Postby janpona120 » Wed Aug 17, 2016 6:49 am

Unfortunately, there are no such tests in any organized sense.
This forum may create tests, including tests in a format of real battle. For example, your phrase is good enought to serve as a question to test a skillfulness of tp-community. I suppose, the real tp-master will be able to translate this phrase as well as it is prescribed by "pu". I am a beginner.
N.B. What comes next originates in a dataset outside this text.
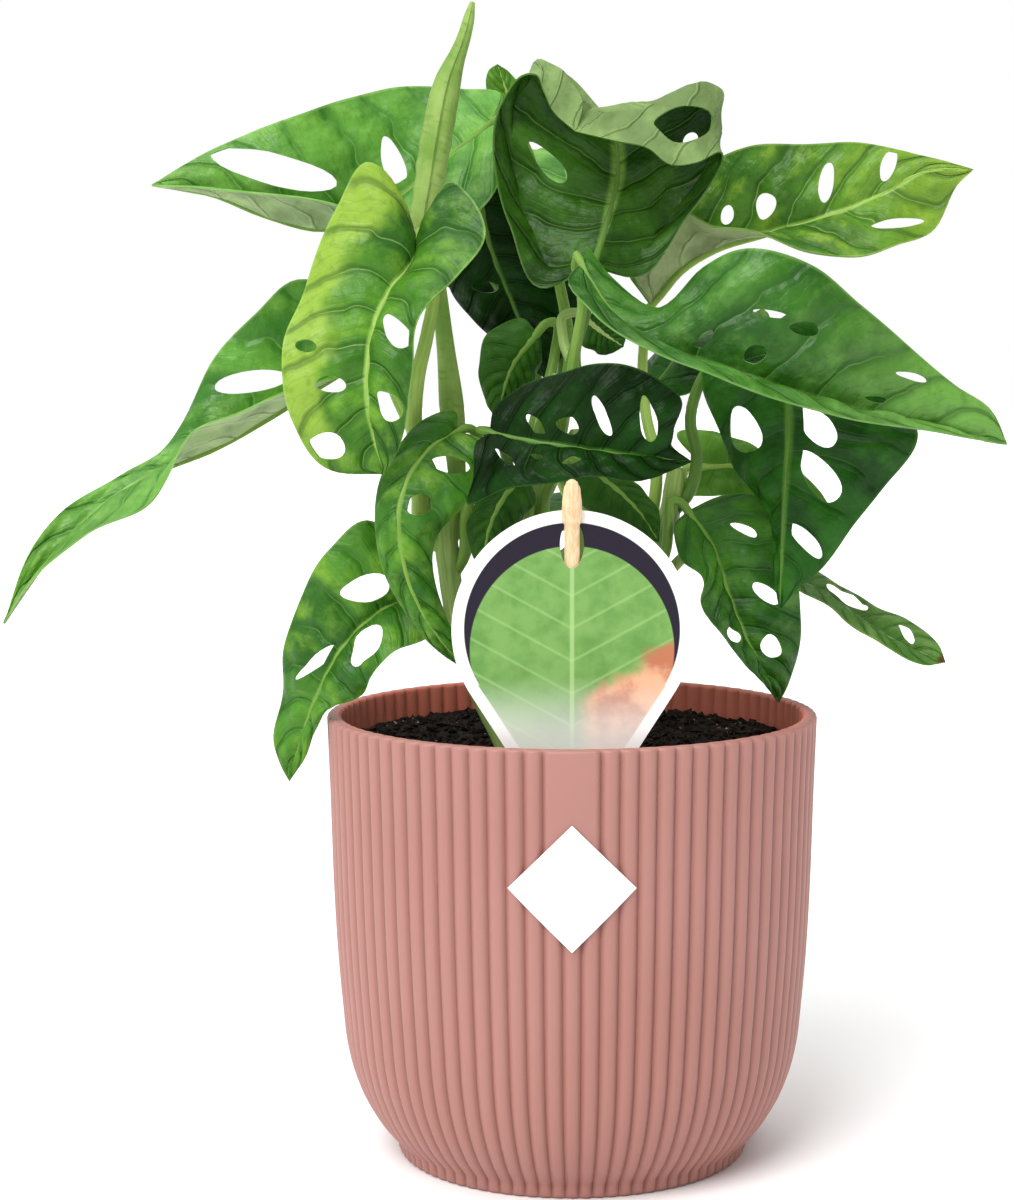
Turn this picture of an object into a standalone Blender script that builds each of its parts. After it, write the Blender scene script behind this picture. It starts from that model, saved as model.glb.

Therefore, my variant possibly will be weak in comparison with variants of tp-"bisons". In my opinion:
  • Unfortunately -- ike
  • there are -- lon li
  • there are no -- lon ala li
  • such -- sama ni
  • test -- utala sona (or "utala sijelo" in a sense of contest of bodies)
  • in any -- insa ali
  • organized -- kulupu
  • sense -- sona
Whole phrase:
ike la sama ni pi utala sona li lon ala insa ali pi sona kulupu
This translation contains 15 words and 6 groups. And a level of mastery may be calculated in %. For example, 10 words are correct (67%) and 3 groups are correct (50%). What do you think about such a kind of evaluation? "jan utala li jo e sona kepeken pona pini pi utala mute"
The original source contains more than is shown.